# Entries
>>>>>

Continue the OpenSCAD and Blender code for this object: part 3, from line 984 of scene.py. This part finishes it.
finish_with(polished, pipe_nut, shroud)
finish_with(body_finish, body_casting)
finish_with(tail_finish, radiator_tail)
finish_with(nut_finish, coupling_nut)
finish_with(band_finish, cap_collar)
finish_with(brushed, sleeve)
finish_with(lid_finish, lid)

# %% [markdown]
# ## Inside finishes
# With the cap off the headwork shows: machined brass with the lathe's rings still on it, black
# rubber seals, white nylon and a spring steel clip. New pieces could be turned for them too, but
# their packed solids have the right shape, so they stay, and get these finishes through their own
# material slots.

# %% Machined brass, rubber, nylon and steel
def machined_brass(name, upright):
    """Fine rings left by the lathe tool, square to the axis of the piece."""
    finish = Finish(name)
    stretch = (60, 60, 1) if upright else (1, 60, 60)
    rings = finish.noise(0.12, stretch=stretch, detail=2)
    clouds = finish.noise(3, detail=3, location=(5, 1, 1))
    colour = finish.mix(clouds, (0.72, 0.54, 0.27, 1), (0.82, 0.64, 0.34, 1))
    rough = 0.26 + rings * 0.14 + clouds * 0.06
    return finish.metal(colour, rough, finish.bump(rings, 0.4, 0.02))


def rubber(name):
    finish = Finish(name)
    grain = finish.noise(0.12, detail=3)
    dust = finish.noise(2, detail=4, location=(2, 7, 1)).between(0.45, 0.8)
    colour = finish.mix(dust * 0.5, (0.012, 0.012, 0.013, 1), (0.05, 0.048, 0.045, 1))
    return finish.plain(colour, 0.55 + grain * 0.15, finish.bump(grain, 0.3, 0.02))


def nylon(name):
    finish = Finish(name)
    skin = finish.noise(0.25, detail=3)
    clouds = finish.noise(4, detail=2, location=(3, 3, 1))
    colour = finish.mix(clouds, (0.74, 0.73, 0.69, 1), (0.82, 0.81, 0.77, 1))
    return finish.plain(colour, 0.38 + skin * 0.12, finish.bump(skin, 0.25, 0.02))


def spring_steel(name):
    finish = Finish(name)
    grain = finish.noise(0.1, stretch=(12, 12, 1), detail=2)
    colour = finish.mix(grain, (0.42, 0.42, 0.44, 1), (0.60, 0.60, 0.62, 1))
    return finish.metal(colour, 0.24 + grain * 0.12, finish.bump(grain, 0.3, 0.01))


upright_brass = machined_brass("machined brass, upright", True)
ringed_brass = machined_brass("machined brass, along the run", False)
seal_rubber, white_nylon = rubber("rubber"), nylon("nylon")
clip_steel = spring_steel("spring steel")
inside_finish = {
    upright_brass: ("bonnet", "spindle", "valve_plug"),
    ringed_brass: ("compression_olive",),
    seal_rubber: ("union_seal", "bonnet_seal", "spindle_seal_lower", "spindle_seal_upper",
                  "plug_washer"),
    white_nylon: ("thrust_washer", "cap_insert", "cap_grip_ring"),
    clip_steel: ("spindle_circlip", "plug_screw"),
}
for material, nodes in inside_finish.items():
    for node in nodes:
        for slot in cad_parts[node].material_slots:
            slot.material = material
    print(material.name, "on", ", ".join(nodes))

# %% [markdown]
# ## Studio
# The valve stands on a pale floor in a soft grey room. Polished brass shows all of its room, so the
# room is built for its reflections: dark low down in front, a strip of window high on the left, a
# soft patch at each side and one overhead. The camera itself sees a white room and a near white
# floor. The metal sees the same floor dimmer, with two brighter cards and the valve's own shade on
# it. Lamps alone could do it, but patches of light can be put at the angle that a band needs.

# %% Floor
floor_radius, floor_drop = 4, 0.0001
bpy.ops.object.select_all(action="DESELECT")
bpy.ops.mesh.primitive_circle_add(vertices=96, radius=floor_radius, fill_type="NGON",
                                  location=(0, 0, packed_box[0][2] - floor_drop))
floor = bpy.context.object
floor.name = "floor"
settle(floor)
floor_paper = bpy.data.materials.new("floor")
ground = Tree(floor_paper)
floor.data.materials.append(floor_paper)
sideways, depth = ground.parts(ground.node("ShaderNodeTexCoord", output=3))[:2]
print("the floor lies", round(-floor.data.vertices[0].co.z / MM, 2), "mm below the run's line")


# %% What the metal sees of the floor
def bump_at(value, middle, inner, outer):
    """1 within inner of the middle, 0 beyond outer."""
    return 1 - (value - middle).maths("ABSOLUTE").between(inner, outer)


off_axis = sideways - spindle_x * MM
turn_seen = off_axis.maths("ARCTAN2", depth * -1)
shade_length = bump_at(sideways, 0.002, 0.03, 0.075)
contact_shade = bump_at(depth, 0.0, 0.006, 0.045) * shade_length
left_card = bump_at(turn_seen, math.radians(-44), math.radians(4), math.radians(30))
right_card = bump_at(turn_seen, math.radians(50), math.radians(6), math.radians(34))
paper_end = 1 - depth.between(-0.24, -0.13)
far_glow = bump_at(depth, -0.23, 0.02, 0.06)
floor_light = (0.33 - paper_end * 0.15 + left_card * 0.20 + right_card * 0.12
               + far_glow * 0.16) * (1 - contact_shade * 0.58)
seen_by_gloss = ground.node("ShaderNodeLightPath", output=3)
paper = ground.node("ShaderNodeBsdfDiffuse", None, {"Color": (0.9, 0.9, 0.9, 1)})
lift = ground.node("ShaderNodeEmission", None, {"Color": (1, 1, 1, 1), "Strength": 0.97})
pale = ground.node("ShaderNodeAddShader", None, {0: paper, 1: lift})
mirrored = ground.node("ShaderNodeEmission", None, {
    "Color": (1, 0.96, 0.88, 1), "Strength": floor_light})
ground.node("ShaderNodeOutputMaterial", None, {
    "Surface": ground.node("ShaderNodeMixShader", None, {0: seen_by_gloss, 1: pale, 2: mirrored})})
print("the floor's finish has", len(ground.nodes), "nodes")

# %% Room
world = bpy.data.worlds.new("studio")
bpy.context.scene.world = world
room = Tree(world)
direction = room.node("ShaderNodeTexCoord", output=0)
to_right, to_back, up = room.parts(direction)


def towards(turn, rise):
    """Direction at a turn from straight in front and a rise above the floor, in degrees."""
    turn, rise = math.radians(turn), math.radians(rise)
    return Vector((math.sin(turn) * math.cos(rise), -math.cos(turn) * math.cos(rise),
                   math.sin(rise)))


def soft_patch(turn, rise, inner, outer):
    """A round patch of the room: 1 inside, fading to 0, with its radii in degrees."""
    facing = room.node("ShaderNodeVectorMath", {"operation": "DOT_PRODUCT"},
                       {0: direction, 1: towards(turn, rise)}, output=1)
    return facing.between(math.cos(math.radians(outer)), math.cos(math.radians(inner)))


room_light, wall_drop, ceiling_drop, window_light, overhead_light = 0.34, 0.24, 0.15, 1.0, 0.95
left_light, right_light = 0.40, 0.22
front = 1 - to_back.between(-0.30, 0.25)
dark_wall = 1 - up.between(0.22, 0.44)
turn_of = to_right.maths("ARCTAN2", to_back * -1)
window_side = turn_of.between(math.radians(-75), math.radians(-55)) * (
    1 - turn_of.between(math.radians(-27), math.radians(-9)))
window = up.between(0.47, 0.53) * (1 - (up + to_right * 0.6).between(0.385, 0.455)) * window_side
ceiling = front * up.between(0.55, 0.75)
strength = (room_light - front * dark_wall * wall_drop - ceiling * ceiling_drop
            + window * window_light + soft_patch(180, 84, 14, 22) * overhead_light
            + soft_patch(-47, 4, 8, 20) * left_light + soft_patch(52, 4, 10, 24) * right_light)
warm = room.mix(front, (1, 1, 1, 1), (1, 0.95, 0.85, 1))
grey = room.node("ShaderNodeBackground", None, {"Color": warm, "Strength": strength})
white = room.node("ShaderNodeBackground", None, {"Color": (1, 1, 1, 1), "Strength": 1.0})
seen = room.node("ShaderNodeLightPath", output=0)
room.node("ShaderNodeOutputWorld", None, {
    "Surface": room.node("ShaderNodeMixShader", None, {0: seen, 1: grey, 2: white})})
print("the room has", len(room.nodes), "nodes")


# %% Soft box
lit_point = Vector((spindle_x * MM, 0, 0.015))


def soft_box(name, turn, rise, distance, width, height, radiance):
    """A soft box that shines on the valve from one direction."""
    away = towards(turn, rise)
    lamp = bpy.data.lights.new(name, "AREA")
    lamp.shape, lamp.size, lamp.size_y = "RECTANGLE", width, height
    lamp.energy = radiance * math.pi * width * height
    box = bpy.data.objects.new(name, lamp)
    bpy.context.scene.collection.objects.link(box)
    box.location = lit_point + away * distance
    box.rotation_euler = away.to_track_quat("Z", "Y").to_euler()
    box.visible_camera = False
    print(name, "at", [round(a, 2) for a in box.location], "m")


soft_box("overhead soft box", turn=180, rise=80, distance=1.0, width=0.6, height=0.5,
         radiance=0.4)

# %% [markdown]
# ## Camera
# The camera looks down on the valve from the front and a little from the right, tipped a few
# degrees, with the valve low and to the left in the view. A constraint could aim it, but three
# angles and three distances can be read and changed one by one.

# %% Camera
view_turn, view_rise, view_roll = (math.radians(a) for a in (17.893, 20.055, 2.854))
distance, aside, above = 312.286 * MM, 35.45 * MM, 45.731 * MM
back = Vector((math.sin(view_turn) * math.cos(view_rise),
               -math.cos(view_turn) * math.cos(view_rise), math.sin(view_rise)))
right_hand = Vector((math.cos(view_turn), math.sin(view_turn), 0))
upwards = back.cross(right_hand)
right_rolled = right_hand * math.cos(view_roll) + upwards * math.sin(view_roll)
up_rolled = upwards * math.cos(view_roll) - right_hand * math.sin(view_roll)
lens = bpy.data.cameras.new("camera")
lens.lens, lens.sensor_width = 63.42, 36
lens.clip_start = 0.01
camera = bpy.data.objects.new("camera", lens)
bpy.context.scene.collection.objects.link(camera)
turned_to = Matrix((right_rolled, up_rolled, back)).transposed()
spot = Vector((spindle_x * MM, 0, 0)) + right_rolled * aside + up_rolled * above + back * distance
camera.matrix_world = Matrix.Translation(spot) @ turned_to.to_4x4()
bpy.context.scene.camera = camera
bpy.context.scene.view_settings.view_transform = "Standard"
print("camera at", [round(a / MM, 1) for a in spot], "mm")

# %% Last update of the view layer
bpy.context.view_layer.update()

<<<<<
>>>>>

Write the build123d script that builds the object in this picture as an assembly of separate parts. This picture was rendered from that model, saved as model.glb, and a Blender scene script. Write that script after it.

<<<<<
>>>>>

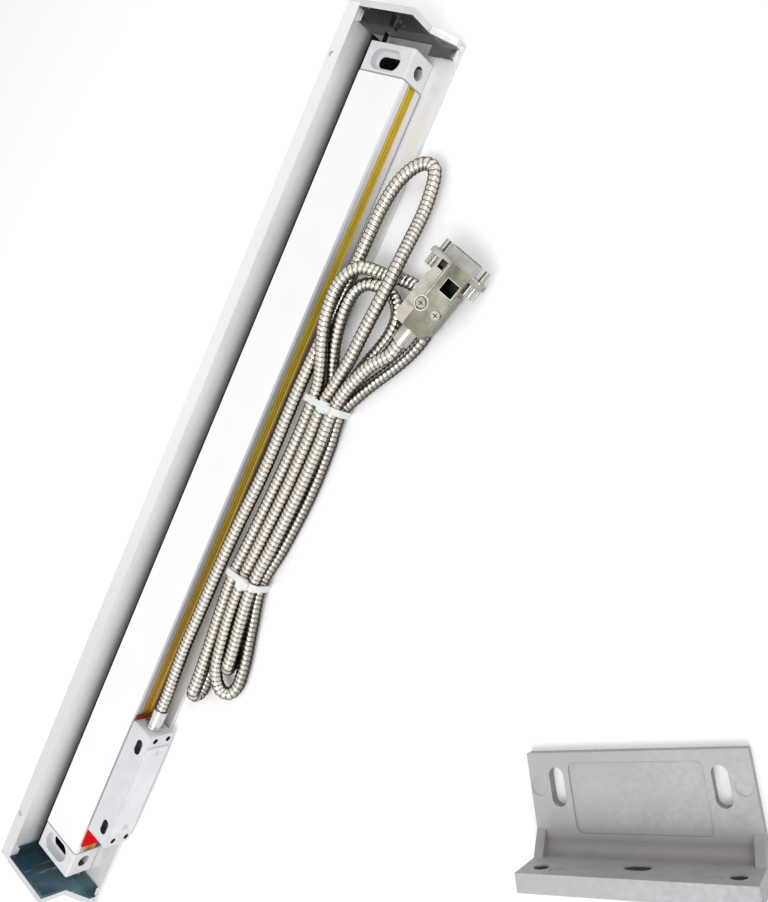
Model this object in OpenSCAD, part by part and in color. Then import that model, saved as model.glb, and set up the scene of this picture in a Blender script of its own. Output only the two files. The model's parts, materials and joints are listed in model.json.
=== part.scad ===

<<<<<

# Exercise
Pick out the lines containing the word "model" and show them.

# Exercise result
Write the build123d script that builds the object in this picture as an assembly of separate parts. This picture was rendered from that model, saved as model.glb, and a Blender scene script. Write that script after it.
Model this object in OpenSCAD, part by part and in color. Then import that model, saved as model.glb, and set up the scene of this picture in a Blender script of its own. Output only the two files. The model's parts, materials and joints are listed in model.json.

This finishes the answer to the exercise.